*Supplied material*:

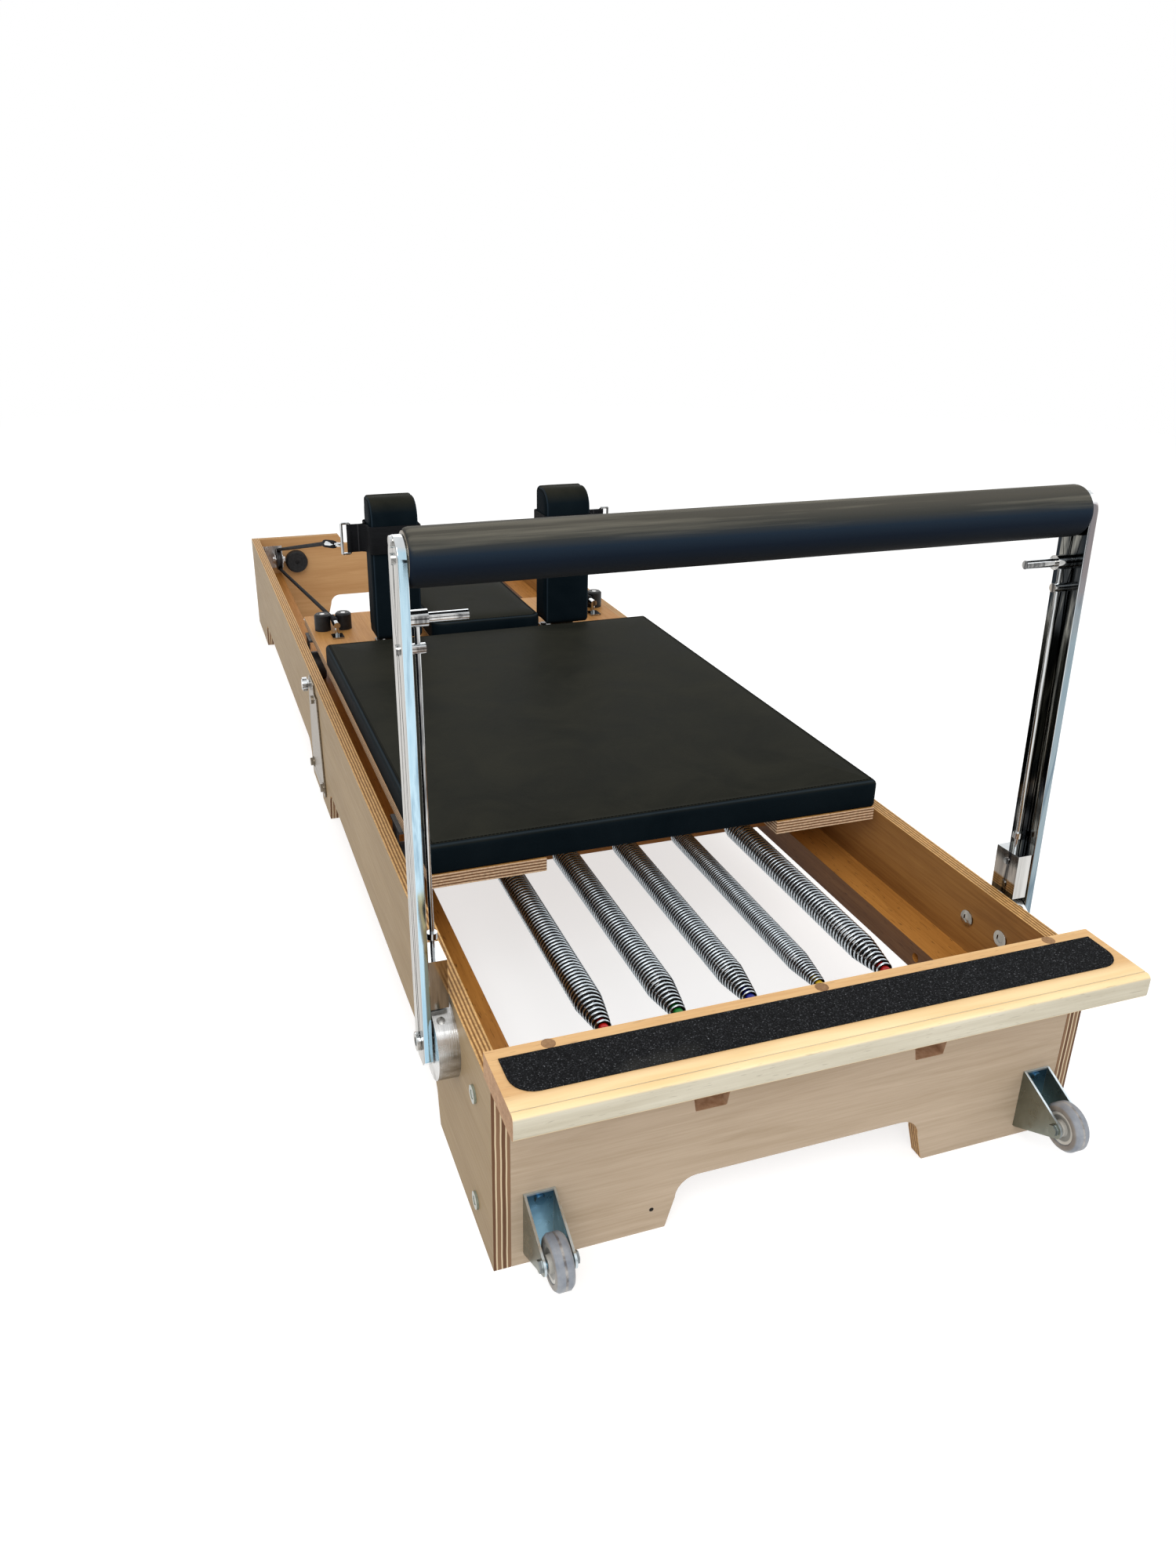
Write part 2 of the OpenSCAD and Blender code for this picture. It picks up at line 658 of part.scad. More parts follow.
sheave_w = 13;
module pulley(side) at_seam() color("dimgray") on_side(side)
    translate([-sheave_x, sheave_y, sheave_z]) rotate([0, 90, 0]) difference() {
        cylinder(r = sheave_line + 2, h = sheave_w, center = true);
        cylinder(r = axle_r + running_play, h = sheave_w + past, center = true);
        rotate_extrude() translate([sheave_line, 0]) circle(r = rope_d / 2 + 0.8);
    }

rope_sides = 8;
module rope_upper() at_seam() color("black") both_sides() swept(upper_route, rope_d / 2, rope_sides);
module rope_lower() at_seam() color("black") both_sides() swept(lower_route, rope_d / 2, rope_sides);

// Fold linkage

module fold_plate(side) at_seam() color("gainsboro") on_side(side) difference() {
    yz_prism([
        [-plate_half, plate_low], [plate_half, plate_low], [plate_half + 7, plate_low + 8],
        [46, plate_top - 8], [40, plate_top], [-16, plate_top], [-18, plate_top - 16],
        [-46, plate_top - 16], [-plate_half - 7, plate_low + 8],
    ], plate_outer, plate_outer + link_t);
    for (y = [-link_y, link_y])
        x_rod(plate_outer - past, plate_outer + link_t + past, link_bolt_r + bolt_play, y, link_z);
    x_rod(plate_outer - past, plate_outer + link_t + past, 4 + running_play, knob_at[0], knob_at[1]);
    x_rod(plate_outer - past, plate_outer + link_t + past, 4 + bolt_play, screw_at[0], screw_at[1]);
}
plate_outer = -frame_width / 2 - slip_gap - link_t;

module fold_bolts() at_seam() color("silver") both_sides() {
    for (y = [-link_y, link_y]) {
        x_rod(plate_outer - 0.5, -rail_inner + slip_gap + 6, link_bolt_r, y, link_z);
        x_rod(plate_outer - 1.5, plate_outer, 10, y, link_z);
        x_hex(plate_outer - 6, plate_outer - 1.5, 8, y, link_z);
        difference() {
            x_hex(-rail_inner + slip_gap, -rail_inner + slip_gap + 7, 10, y, link_z);
            x_rod(-rail_inner, -rail_inner + slip_gap + 8, link_bolt_r, y, link_z);
        }
    }
    x_rod(plate_outer - 1, plate_outer + link_t, 4, screw_at[0], screw_at[1]);
    x_rod(plate_outer - 4, plate_outer, 7.5, screw_at[0], screw_at[1]);
}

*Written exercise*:
Copy out the whole listing exactly as written.

*Expected answer*:
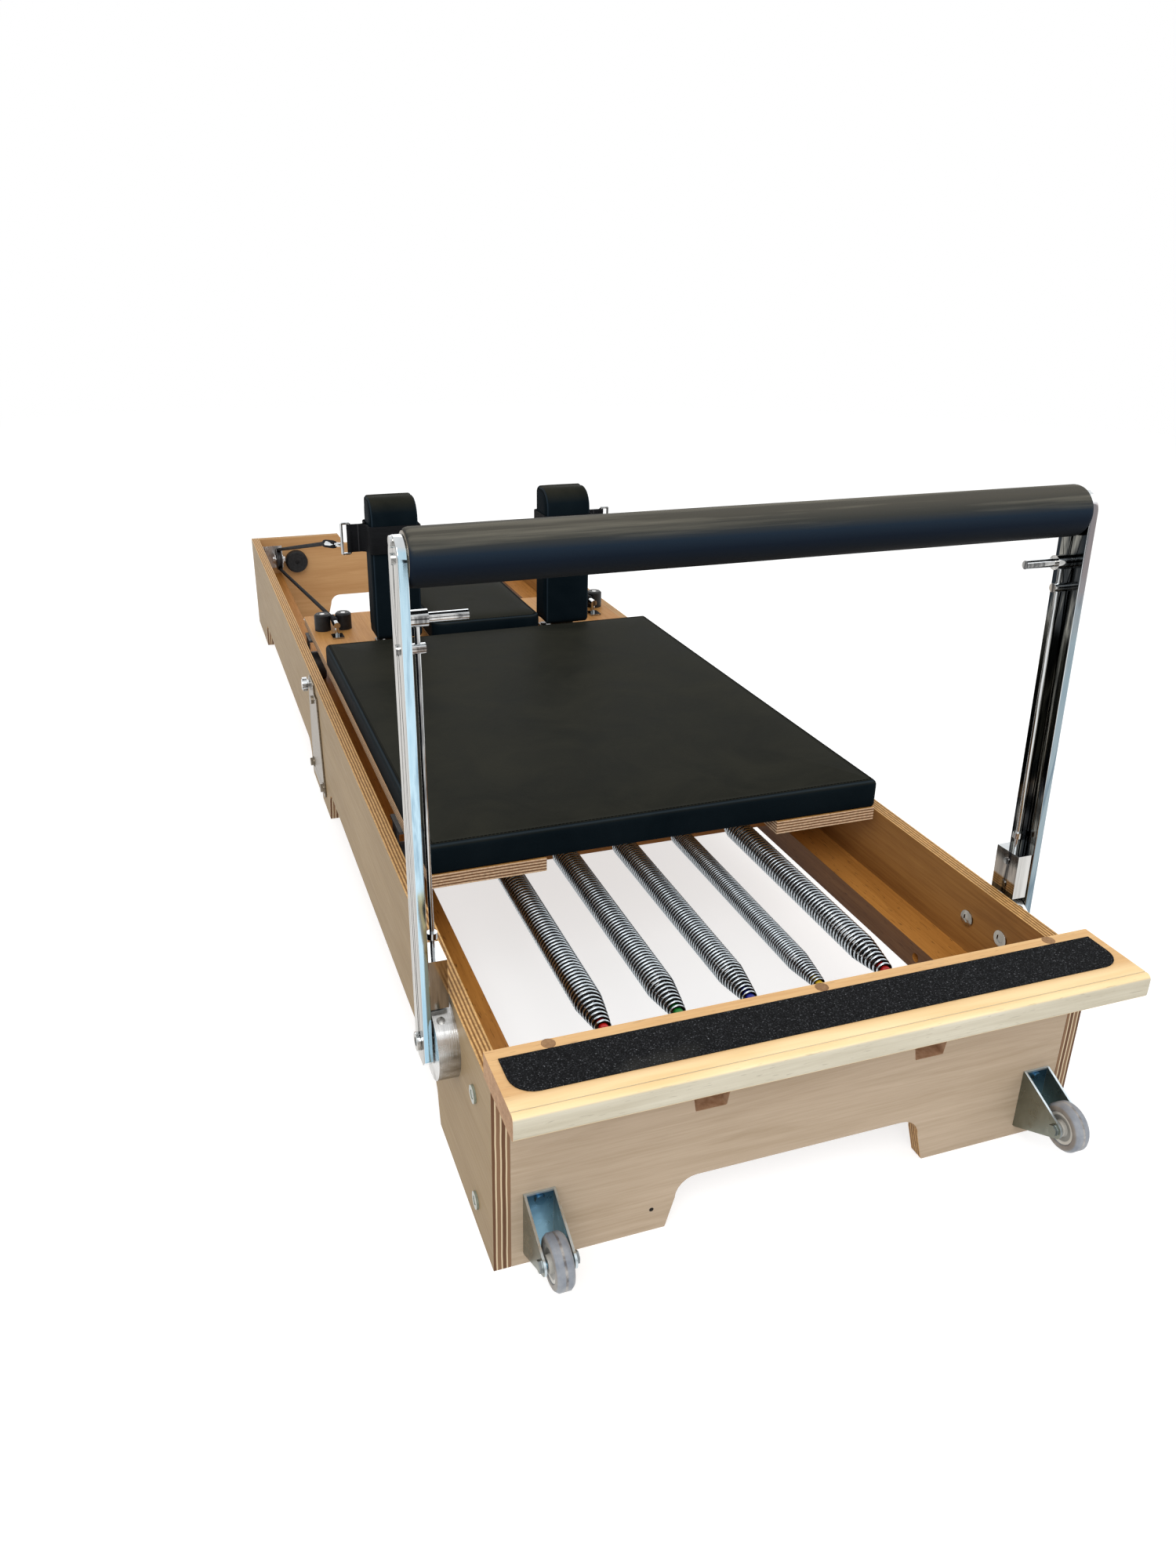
Write part 2 of the OpenSCAD and Blender code for this picture. It picks up at line 658 of part.scad. More parts follow.
sheave_w = 13;
module pulley(side) at_seam() color("dimgray") on_side(side)
    translate([-sheave_x, sheave_y, sheave_z]) rotate([0, 90, 0]) difference() {
        cylinder(r = sheave_line + 2, h = sheave_w, center = true);
        cylinder(r = axle_r + running_play, h = sheave_w + past, center = true);
        rotate_extrude() translate([sheave_line, 0]) circle(r = rope_d / 2 + 0.8);
    }

rope_sides = 8;
module rope_upper() at_seam() color("black") both_sides() swept(upper_route, rope_d / 2, rope_sides);
module rope_lower() at_seam() color("black") both_sides() swept(lower_route, rope_d / 2, rope_sides);

// Fold linkage

module fold_plate(side) at_seam() color("gainsboro") on_side(side) difference() {
    yz_prism([
        [-plate_half, plate_low], [plate_half, plate_low], [plate_half + 7, plate_low + 8],
        [46, plate_top - 8], [40, plate_top], [-16, plate_top], [-18, plate_top - 16],
        [-46, plate_top - 16], [-plate_half - 7, plate_low + 8],
    ], plate_outer, plate_outer + link_t);
    for (y = [-link_y, link_y])
        x_rod(plate_outer - past, plate_outer + link_t + past, link_bolt_r + bolt_play, y, link_z);
    x_rod(plate_outer - past, plate_outer + link_t + past, 4 + running_play, knob_at[0], knob_at[1]);
    x_rod(plate_outer - past, plate_outer + link_t + past, 4 + bolt_play, screw_at[0], screw_at[1]);
}
plate_outer = -frame_width / 2 - slip_gap - link_t;

module fold_bolts() at_seam() color("silver") both_sides() {
    for (y = [-link_y, link_y]) {
        x_rod(plate_outer - 0.5, -rail_inner + slip_gap + 6, link_bolt_r, y, link_z);
        x_rod(plate_outer - 1.5, plate_outer, 10, y, link_z);
        x_hex(plate_outer - 6, plate_outer - 1.5, 8, y, link_z);
        difference() {
            x_hex(-rail_inner + slip_gap, -rail_inner + slip_gap + 7, 10, y, link_z);
            x_rod(-rail_inner, -rail_inner + slip_gap + 8, link_bolt_r, y, link_z);
        }
    }
    x_rod(plate_outer - 1, plate_outer + link_t, 4, screw_at[0], screw_at[1]);
    x_rod(plate_outer - 4, plate_outer, 7.5, screw_at[0], screw_at[1]);
}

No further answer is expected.